Question

A hot solid of mass 60g at ${{100}^{\circ }}C$ is placed in 150g of water at ${{20}^{\circ }}C$. The final steady temperature recorded is ${{25}^{\circ }}C$. Calculate the specific heat capacity of the solid.
[Specific heat capacity of water =4200 $Jk{{g}^{-1}}^{\circ }{{C}^{-1}}$].

Answer 1

Hint: This problem is based on principle of calorimetry by which we can calculate specific heat capacity of substance, to solve this problem we will discuss about specific heat capacity of a substance and how the data gathered from the calorimetric experiment used to calculate specific heat capacity.

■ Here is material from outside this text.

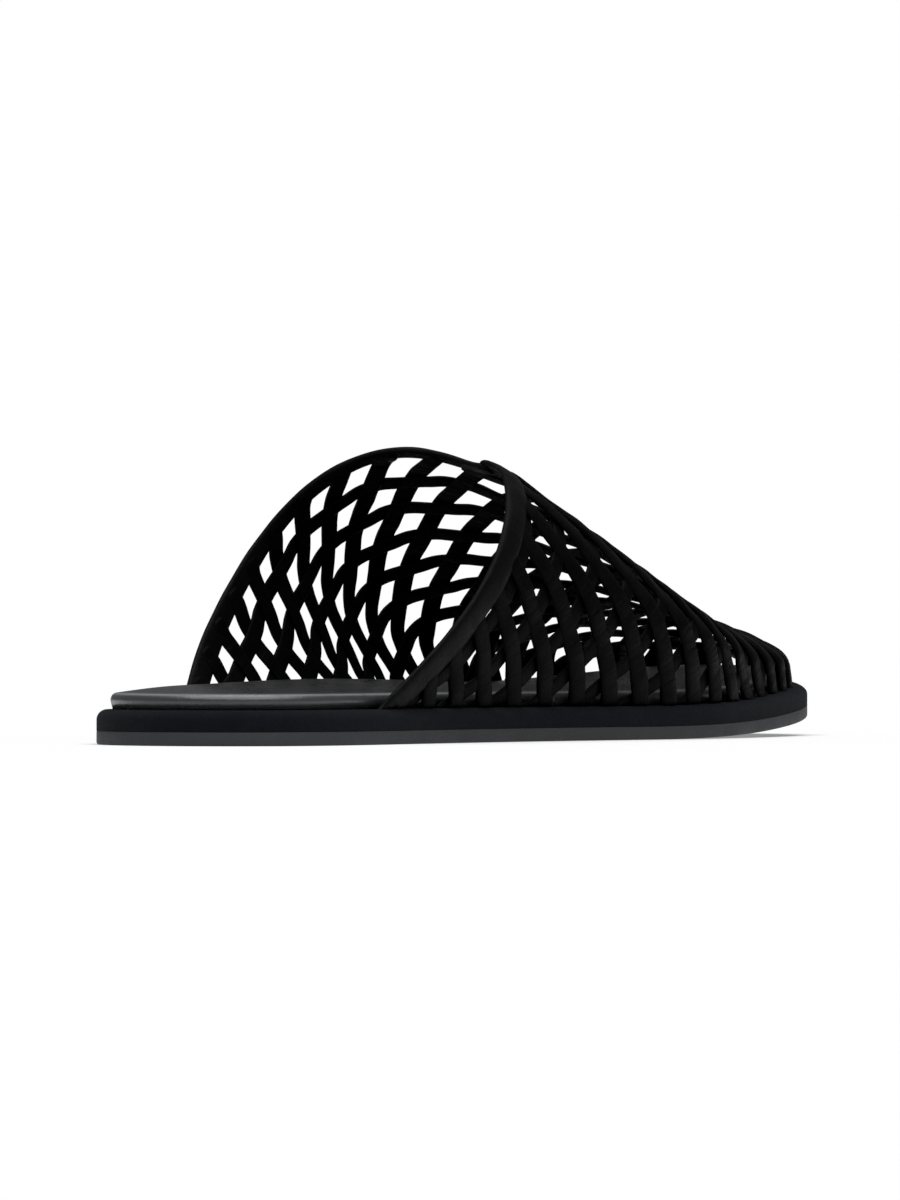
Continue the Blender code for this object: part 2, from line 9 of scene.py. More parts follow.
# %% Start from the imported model
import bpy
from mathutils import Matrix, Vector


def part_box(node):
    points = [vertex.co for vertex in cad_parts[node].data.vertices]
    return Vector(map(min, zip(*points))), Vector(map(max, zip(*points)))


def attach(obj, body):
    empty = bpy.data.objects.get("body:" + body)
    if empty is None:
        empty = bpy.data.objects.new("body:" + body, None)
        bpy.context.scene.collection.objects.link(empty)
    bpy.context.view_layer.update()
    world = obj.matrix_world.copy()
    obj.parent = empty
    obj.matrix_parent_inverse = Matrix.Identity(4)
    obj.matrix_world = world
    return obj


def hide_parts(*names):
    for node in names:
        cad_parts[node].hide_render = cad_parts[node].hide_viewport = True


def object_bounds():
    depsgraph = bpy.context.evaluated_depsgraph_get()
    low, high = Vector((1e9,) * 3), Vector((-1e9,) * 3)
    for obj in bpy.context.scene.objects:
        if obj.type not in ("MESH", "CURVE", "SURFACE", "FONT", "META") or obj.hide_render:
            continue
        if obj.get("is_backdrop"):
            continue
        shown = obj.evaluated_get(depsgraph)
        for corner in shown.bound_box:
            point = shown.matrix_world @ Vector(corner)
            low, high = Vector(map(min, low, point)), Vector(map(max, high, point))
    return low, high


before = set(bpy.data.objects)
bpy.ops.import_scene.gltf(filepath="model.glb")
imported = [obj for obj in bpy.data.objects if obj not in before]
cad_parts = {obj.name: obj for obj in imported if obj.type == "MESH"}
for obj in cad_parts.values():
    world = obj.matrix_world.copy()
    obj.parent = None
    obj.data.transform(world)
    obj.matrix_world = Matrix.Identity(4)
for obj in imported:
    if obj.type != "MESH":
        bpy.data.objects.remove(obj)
CAD_BOX = [list(corner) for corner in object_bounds()]

import math

import bpy
import numpy as np
from mathutils import Vector

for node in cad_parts:
    low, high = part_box(node)
    print(node, "measures", [round(1000 * side, 1) for side in high - low], "mm")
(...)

Formula used: Principle of calorimetry:
Heat given = heat loss
$\Rightarrow {{m}_{1}}{{c}_{1}}\Delta {{Q}_{1}}={{m}_{2}}{{c}_{2}}\Delta {{Q}_{2}}$

Complete step by step answer:
Calorimetry determines the change in energy of the system by measuring the heat exchanged of substance with the surroundings or we can say by calorimetry we can measure total heat transferred to or from an object.
Given, mass of Solid ${{m}_{1}}=60g$, initial temperature of solid ${{T}_{1}}={{100}^{\circ }}C$, mass of water ${{m}_{2}}=150g$ ,initial temperature of water ${{T}_{2}}={{20}^{\circ }}C$ and final temperature $T={{25}^{\circ }}C$.
Now by applying principle of calorimetry we have,
$\Rightarrow {{m}_{1}}{{c}_{1}}\Delta {{Q}_{1}}={{m}_{2}}{{c}_{2}}\Delta {{Q}_{2}}$
${{c}_{1}}$ specific heat of solid and ${{c}_{2}}$specific heat of water $4.2J{{g}^{-1c}}^{\circ }{{C}^{-1}}$
Now from above equation we have,
$\Rightarrow 60\times {{c}_{1}}\times (100-25)=150\times 4.2\times (25-20)$
$\Rightarrow 60\times {{c}_{1}}\times 75=150\times 4.2\times 5$
$\Rightarrow {{c}_{1}}=\dfrac{42}{60}=0.7J{{g}^{-1}}^{\circ }{{C}^{-1}}$

$\therefore $ The specific heat capacity of solid by the above conclusions will be equal to $0.7J{{g}^{-1}}^{\circ }{{C}^{-1}}$

Additional information: Heat is a form of energy so it can be transferred from one to another so, the higher the temperature higher the energy it possesses, now the specific heat capacity of a substance is defined as the amount of heat required to change the temperature of substance of one gram by one degree Celsius.

Note: In many cases students get confused between heat capacity and specific heat capacity, specific heat capacity is heat needed to increase temperature by one degree Celsius but heat capacity is the ratio of energy provided to a substance and the corresponding increase in temperature.